* Start Dataset section *

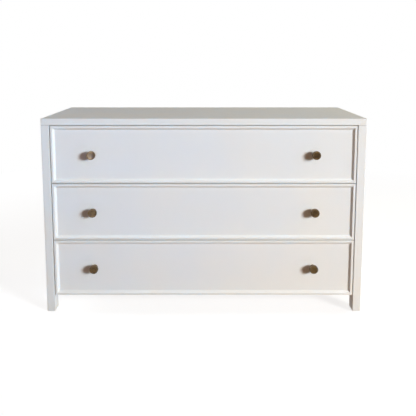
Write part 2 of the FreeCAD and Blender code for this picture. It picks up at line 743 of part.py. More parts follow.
def box_bottom(drawer):
    """The bottom, loose in the grooves of all four walls."""
    body = new_body(f"drawer_{drawer}_bottom")
    block(body, "stock", "Pad", ("0", "0", "0"),
          ("box_inner_width + 2 * bottom_tongue", "box_inner_depth + 2 * bottom_tongue", "bottom_thick"))
    return place(body, "-box_inner_width / 2 - bottom_tongue",
                 "front_back_y + box_side_thick - bottom_tongue",
                 f"{drawer_foot(drawer)} + box_lift + bottom_lift")


def knob(drawer, side, along):
    """A turned knob: base, coved neck, drum, and a raised face with a shallow dish."""
    body = new_body(f"drawer_{drawer}_knob_{side}")
    sketch = new_sketch(body, "section", "Z", "0")
    hole = "knob_screw_radius + fit_gap"
    shoulder = "knob_shoulder - knob_bevel"
    face = "knob_projection - knob_bevel"
    dish = "knob_projection - knob_dish_depth"
    neck = "knob_back - knob_cove"
    corners = [
        (hole, "0"),
        ("knob_base_radius", "0"),
        ("knob_base_radius", "knob_base_thick - knob_bevel"),
        ("knob_base_radius - knob_bevel", "knob_base_thick"),
        ("knob_neck_radius", "knob_base_thick"),
        ("knob_neck_radius", neck),
        ("knob_neck_radius + knob_cove", "knob_back"),
        ("knob_back_radius", "knob_back"),
        ("knob_radius", "knob_back + knob_bevel"),
        ("knob_radius", shoulder),
        ("knob_radius - knob_bevel", "knob_shoulder"),
        ("knob_face_radius", "knob_shoulder"),
        ("knob_face_radius", face),
        ("knob_face_radius - knob_bevel", "knob_projection"),
        ("knob_dish_radius", "knob_projection"),
        ("knob_dish_radius - knob_bevel", dish),
        ("0", dish),
        ("0", "knob_screw_bite + groove_play"),
        (hole, "knob_screw_bite + groove_play"),
    ]
    arcs = {
        2: ("knob_base_radius - knob_bevel", "knob_base_thick - knob_bevel", "knob_bevel"),
        5: ("knob_neck_radius + knob_cove", neck, "knob_cove"),
        7: ("knob_back_radius", "knob_back + knob_bevel", "knob_bevel"),
        9: ("knob_radius - knob_bevel", shoulder, "knob_bevel"),
        12: ("knob_face_radius - knob_bevel", face, "knob_bevel"),
    }
    outline(sketch, corners, arcs)
    turned = body.newObject("PartDesign::Revolution", "turned")
    turned.Profile = sketch
    turned.ReferenceAxis = (sketch, ["V_Axis"])
    turned.Angle = 360
    return place(body, along, "front_y + moulding_thick", f"{drawer_foot(drawer)} + front_height / 2",
                 Rotation(Vector(0, 0, 1), 180))


def drawer_screws(drawer):
    """The machine screws of the knobs, and the screws of the inner slide members."""
    pieces = []
    foot = drawer_foot(drawer)
    for side, along in knob_places().items():
        item = fastener(f"drawer_{drawer}_knob_screw_{side}", "knob_screw_radius", "knob_screw_length",
                        "knob_screw_head_radius", "knob_screw_head_thick")
        pieces.append(place(item, along, "front_back_y + box_side_thick", f"{foot} + front_height / 2",
                            Rotation(Vector(1, 0, 0), 90)))
    for step, along in enumerate(slide_screw_places(), 1):
        name = f"drawer_{drawer}_slide_screw_{step}"
        item = fastener(name, "slide_screw_radius", "slide_screw_length",
                        "slide_screw_head_radius", "slide_screw_head_thick")
        place(item, "-box_width / 2 - slide_sheet", f"slide_y + {along}",
              f"{foot} + box_lift + box_height / 2", Rotation(Vector(0, 1, 0), 90))
        pieces += [item, mirrored(item, name + "_right")]
    return group(f"drawer_{drawer}_screws", pieces)


# ---------------------------------------------------------------- the whole chest


def build_case():
    """Every piece of the case."""
    left = [front_post(), back_post(), *side_frame()]
    nodes.append(top_panel())
    for piece in left:
        nodes.extend([piece, mirrored(piece, piece.Label.replace("_left", "_right"))])
    nodes.extend(back_frame())
    nodes.extend(flat_rail(name, foot) for name, foot in front_rails())
    nodes.extend([cleats(), glides(), case_screws()])


def build_drawer(drawer):
    """Every piece of one drawer and its slides."""
    side = box_side(drawer)
    nodes.extend([drawer_front(drawer), moulding(drawer), side])
    nodes.append(mirrored(side, f"drawer_{drawer}_side_right"))
    nodes.extend([box_end(drawer, "front"), box_end(drawer, "back"), box_bottom(drawer)])
    nodes.extend(knob(drawer, hand, along) for hand, along in knob_places().items())
    nodes.extend([drawer_screws(drawer), outer_members(drawer), middle_members(drawer)])
    nodes.append(inner_members(drawer))


def check_document():
    """Stops at any failed object, and at any pocket that removes nothing."""
    for item in doc.Objects:
        if "Invalid" in item.State or "Error" in item.State:
            raise RuntimeError(f"{item.Label} failed: {item.State}")
        if item.TypeId == "PartDesign::Pocket":
            before = item.BaseFeature.Shape.Volume
            if item.Shape.Volume > before - 1e-3:
                raise RuntimeError(f"{item.Label} cuts nothing")
    for item in nodes:
        if item.Shape.isNull() or not item.Shape.isValid():
            raise RuntimeError(f"{item.Label} has no valid shape")


def write_parts():
    """One STEP file for each node."""
    os.makedirs("parts", exist_ok=True)
    for item in nodes:
        item.Shape.exportStep(f"parts/{item.Label}.step")
        print(f"{item.Label}: {len(item.Shape.Solids)} solid(s), {item.Shape.Volume / 1000:.1f} cm3")


sizes = fill_sheets()
build_case()
for drawer in range(1, DRAWERS + 1):
    build_drawer(drawer)
doc.recompute()
check_document()
write_parts()
print(f"{len(nodes)} nodes")
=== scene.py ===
import json
import logging
import math
from dataclasses import dataclass
from enum import Enum

import bmesh
import bpy
import numpy as np
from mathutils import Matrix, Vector


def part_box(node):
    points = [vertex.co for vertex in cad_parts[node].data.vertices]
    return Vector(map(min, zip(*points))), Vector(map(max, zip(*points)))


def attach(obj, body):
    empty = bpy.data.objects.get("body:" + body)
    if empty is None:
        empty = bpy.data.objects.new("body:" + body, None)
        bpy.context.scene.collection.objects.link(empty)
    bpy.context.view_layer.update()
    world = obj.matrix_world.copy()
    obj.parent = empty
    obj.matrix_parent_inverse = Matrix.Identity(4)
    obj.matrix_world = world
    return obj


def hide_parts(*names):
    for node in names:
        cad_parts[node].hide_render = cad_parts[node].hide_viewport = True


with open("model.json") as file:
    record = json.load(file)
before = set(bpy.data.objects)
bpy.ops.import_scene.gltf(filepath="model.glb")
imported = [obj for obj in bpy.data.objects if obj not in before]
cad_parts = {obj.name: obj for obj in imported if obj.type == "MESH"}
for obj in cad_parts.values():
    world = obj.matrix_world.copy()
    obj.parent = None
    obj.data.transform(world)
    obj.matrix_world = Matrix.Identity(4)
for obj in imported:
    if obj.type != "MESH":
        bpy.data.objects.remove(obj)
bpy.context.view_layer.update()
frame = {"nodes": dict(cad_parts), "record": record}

# A white lacquered chest of three drawers, in metres. The front looks along -Y, +Z is up, the floor is z = 0.
# Boards, posts, rails and cleats keep the shapes they are built with and are finished here. Mouldings, knobs,
# slides, screws and glides are drawn again, finer, in the place of their construction solids.

MM = 0.001
DRAWERS = (1, 2, 3)
SIDES = ("left", "right")
# Past this angle, in degrees, an edge stays sharp.
CREASE = 30.0
# Points nearer to each other than this, in metres, become one.
WELD = 1e-7

Tree = bpy.types.NodeTree
Node = bpy.types.Node
Feed = bpy.types.Node | bpy.types.NodeSocket | float | tuple
Span = tuple[float, float]
# A form is its points, one a row, and its faces, each a row of four point numbers.
Form = tuple[np.ndarray, np.ndarray]

# Clouds keep mostly to the middle of their range from 0 to 1. Spreading less of it hardens their edges.
SOFT: Span = (0.3, 0.7)
PATCHY: Span = (0.35, 0.65)

log = logging.getLogger("chest")


class Slot(Enum):
    """Names of material slots that are passed along with the pieces; nothing reads them."""

    WHITE_LACQUER = "white_lacquer"
    AGED_BRASS = "aged_brass"
    SLIDE_STEEL = "slide_steel"
    SCREW_STEEL = "screw_steel"
    GLIDE_NYLON = "glide_nylon"


class Axis(Enum):
    """A direction of the chest."""

    X = 0
    Y = 1
    Z = 2


class Mouth(Enum):
    """Which way the open side of a slide member looks."""

    INWARDS = 1
    OUTWARDS = -1


class Groove(Enum):
    """On which side of a slide member's flanges the balls run that they are bent round."""

    NONE = 0
    INSIDE = 1
    OUTSIDE = -1


# ---------------------------------------------------------------- colours and nodes


def linear(hex_code: str) -> tuple[float, float, float, float]:
    """Turns an sRGB colour into linear light.

    Args:
        hex_code: the colour as "#rrggbb".

    Returns:
        Red, green, blue and an alpha of 1.
    """
    parts = np.array([int(hex_code[place:place + 2], 16) for place in (1, 3, 5)]) / 255
    light = np.where(parts <= 0.04045, parts / 12.92, ((parts + 0.055) / 1.055) ** 2.4)
    return (*light.tolist(), 1.0)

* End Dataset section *

▶ _Task details_: Only the lines running from the line with "sizes = fill_sheets()" through the line with "obj.data.transform(world)" should be repeated, exactly and with both ends kept.

▶ _Written response_:
sizes = fill_sheets()
build_case()
for drawer in range(1, DRAWERS + 1):
    build_drawer(drawer)
doc.recompute()
check_document()
write_parts()
print(f"{len(nodes)} nodes")
=== scene.py ===
import json
import logging
import math
from dataclasses import dataclass
from enum import Enum

import bmesh
import bpy
import numpy as np
from mathutils import Matrix, Vector


def part_box(node):
    points = [vertex.co for vertex in cad_parts[node].data.vertices]
    return Vector(map(min, zip(*points))), Vector(map(max, zip(*points)))


def attach(obj, body):
    empty = bpy.data.objects.get("body:" + body)
    if empty is None:
        empty = bpy.data.objects.new("body:" + body, None)
        bpy.context.scene.collection.objects.link(empty)
    bpy.context.view_layer.update()
    world = obj.matrix_world.copy()
    obj.parent = empty
    obj.matrix_parent_inverse = Matrix.Identity(4)
    obj.matrix_world = world
    return obj


def hide_parts(*names):
    for node in names:
        cad_parts[node].hide_render = cad_parts[node].hide_viewport = True


with open("model.json") as file:
    record = json.load(file)
before = set(bpy.data.objects)
bpy.ops.import_scene.gltf(filepath="model.glb")
imported = [obj for obj in bpy.data.objects if obj not in before]
cad_parts = {obj.name: obj for obj in imported if obj.type == "MESH"}
for obj in cad_parts.values():
    world = obj.matrix_world.copy()
    obj.parent = None
    obj.data.transform(world)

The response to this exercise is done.